Hamilton系统的摄动理论是非线性科学的一个重要研究方向。KAM理论是研究近可积Hamilton系统的重要工具之一，特别地可以利用无穷维KAM理论研究Hamilton型偏微分方程拟周期解及概周期解的存在性问题。本项目研究以下两类带导数的非线性Schrodinger方程：Chen-Liu-Lee方程和Gerdjikov-Ivanov方程。通过构造KAM迭代，我们将研究Chen-Liu-Lee方程实解析拟周期解的存在性问题和Gerdjikov-Ivanov方程光滑拟周期解的存在性问题。本项目不仅具有重要的理论意义，而且通过研究带导数的非线性Schrodinger方程的动力学行为，也对实际应用有一定指导。

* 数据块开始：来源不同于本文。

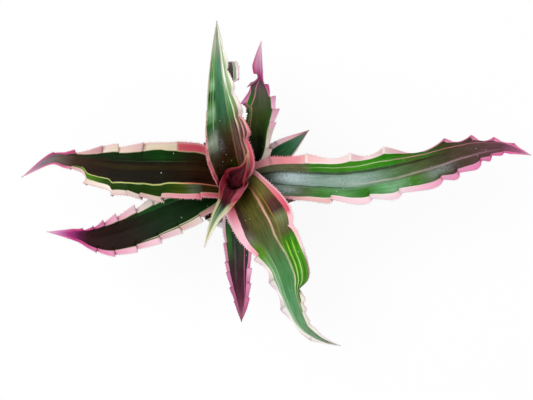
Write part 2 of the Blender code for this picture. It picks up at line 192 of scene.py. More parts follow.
LEAVES["top_leaf"] = dict(
    azimuth=97, height=78, clasp=105, cup=30,
    spine=[
        (-1, 10, 91, 17, 13.4, 0), (-4, 20, 107, 15, 15.6, 12), (-6, 33, 123, 11.6, 14.2, 18),
        (-7, 51, 138, 7.2, 9, 18), (-7, 68, 150, 3.6, 4.7, 10), (-7, 85, 157, 0, 0, 0),
    ],
    left=dict(kind="cusp", tall=0.8, deep=0.4, folds=[20, 28, 36, 44, 52, 60]),
    right=dict(kind="scallop", tall=2.2, deep=2.4, folds=[4, 32, 49, 63, 76, 88]),
)
LEAVES["young_leaf"] = dict(
    azimuth=243, height=82, clasp=105, cup=48, opens=30,
    spine=[
        (-2.2, -5.2, 91, 12.5, 12.5, 0), (-5.2, -13, 104, 6, 6, 0), (-9.5, -20.5, 118, 3.3, 3.3, 0),
        (-12.6, -28.4, 127, 1.7, 1.7, 0), (-15.3, -37, 134, 0, 0, 0),
    ],
    left=dict(kind="scallop", tall=0.7, deep=0.7, folds=[10, 20, 30, 40]),
    right=dict(kind="scallop", tall=0.6, deep=0.5, folds=[12, 24, 36]),
)
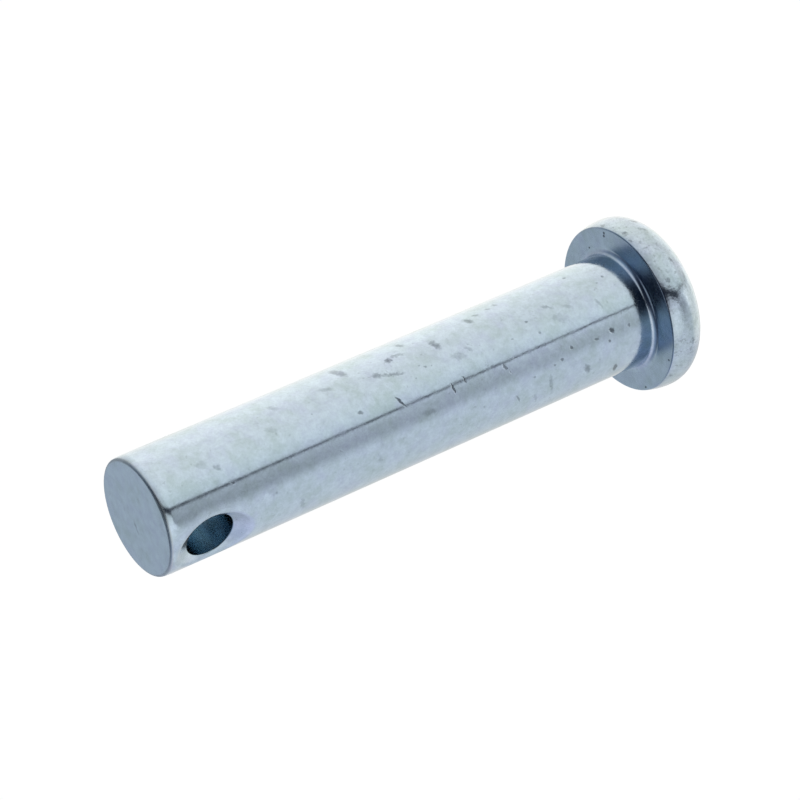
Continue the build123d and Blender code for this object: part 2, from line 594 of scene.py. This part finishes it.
def pin_surfaces(tree, spot, sizes):
    """Where a spot lies, in millimetres, and how far it is on each surface of the pin."""
    at = SimpleNamespace(spot=spot)
    parts = tree.node("ShaderNodeSeparateXYZ")
    tree.put(parts.inputs[0], spot)
    x, y, at.z = parts.outputs
    at.flat = join(tree, x, y)
    at.turn, _ = turn_and_reach(tree, spot)
    radius = tree.vector("LENGTH", at.flat)
    seat, end, fillet = SEAT_HEIGHT / MM, TOTAL_LENGTH / MM, sizes.fillet / MM
    skin, bore = SHANK_RADIUS / MM, HOLE_RADIUS / MM
    root, end_radius = skin + fillet, skin - sizes.end_roll_depth / MM

    at.on_shank = tree.math("MULTIPLY", tree.span(at.z, seat + fillet, seat + fillet + 1),
                            tree.span(radius, skin - 0.6, skin - 0.3))
    at.on_rim = tree.span(at.z, seat - 0.02, seat - 0.12)
    low = tree.math("MULTIPLY",
                    tree.span(at.z, seat + fillet + 0.05, seat + 0.6 * fillet, smooth=True),
                    tree.span(radius, root - 0.05, root - 0.35, smooth=True))
    at.on_fillet = tree.math("MULTIPLY", low, tree.math("SUBTRACT", 1.0, at.on_rim))
    at.on_seat = tree.math("MULTIPLY", tree.span(radius, root, root + 0.3),
                           tree.span(at.z, seat - 0.12, seat - 0.02))
    at.on_end = tree.span(at.z, end - 0.3, end - 0.1)
    at.on_flat = tree.math("MAXIMUM", at.on_seat, at.on_end)
    at.on_end_edge = tree.math("MULTIPLY",
                               tree.span(radius, end_radius - 0.40, end_radius - 0.15),
                               tree.span(at.z, end - 0.5, end - 0.25))
    from_axis = tree.vector("LENGTH", join(tree, y, tree.math("SUBTRACT", at.z, HOLE_HEIGHT / MM)))
    at.in_bore = tree.span(from_axis, bore + 0.16, bore + 0.02)
    at.round_mouth = tree.math("MULTIPLY", tree.math("SUBTRACT", 1.0, at.in_bore),
                               tree.span(from_axis, bore + 2.0, bore + 1.2))
    return at


def seat_pits(tree, spot):
    """Small round pits in the seat; their darkening in the colour is painted shade."""
    pits = None
    for distance_out, around, size in SEAT_PITS:
        angle = FRONT_TURN + radians(around)
        centre = (distance_out * cos(angle), distance_out * sin(angle), SEAT_HEIGHT / MM)
        distance = tree.vector("DISTANCE", spot, centre)
        pit = tree.span(distance, size * 1.3, size * 0.6, 0, 0.75, smooth=True)
        pits = pit if pits is None else tree.math("MAXIMUM", pits, pit)
    return pits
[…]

The study of Hamiltonian perturbation theory is an important part in nonlinear science. The KAM theory is one of the important tool in the study of nearly integrable Hamiltonian systems: we can investigate the existence of quasi-periodic solutions and almost periodic solutions of Hamiltonian partial differential equations via infinite dimensional KAM theory. We consider the following two classes of derivative nonlinear Schrodinger equations: Chen-Liu-Lee equations and Gerdjikov-Ivanov equations. By constructing KAM iteration, we investigate the real analytic quasi-periodic solutions of Chen-Liu-Lee equation and the smooth quasi-periodic solutions of Gerdjikov-Ivanov equations. This project will not only have important theoretical significance, but also through the study of the dynamic behavior of derivative nonlinear Schrodinger equations, it will have some guidance for practical applications.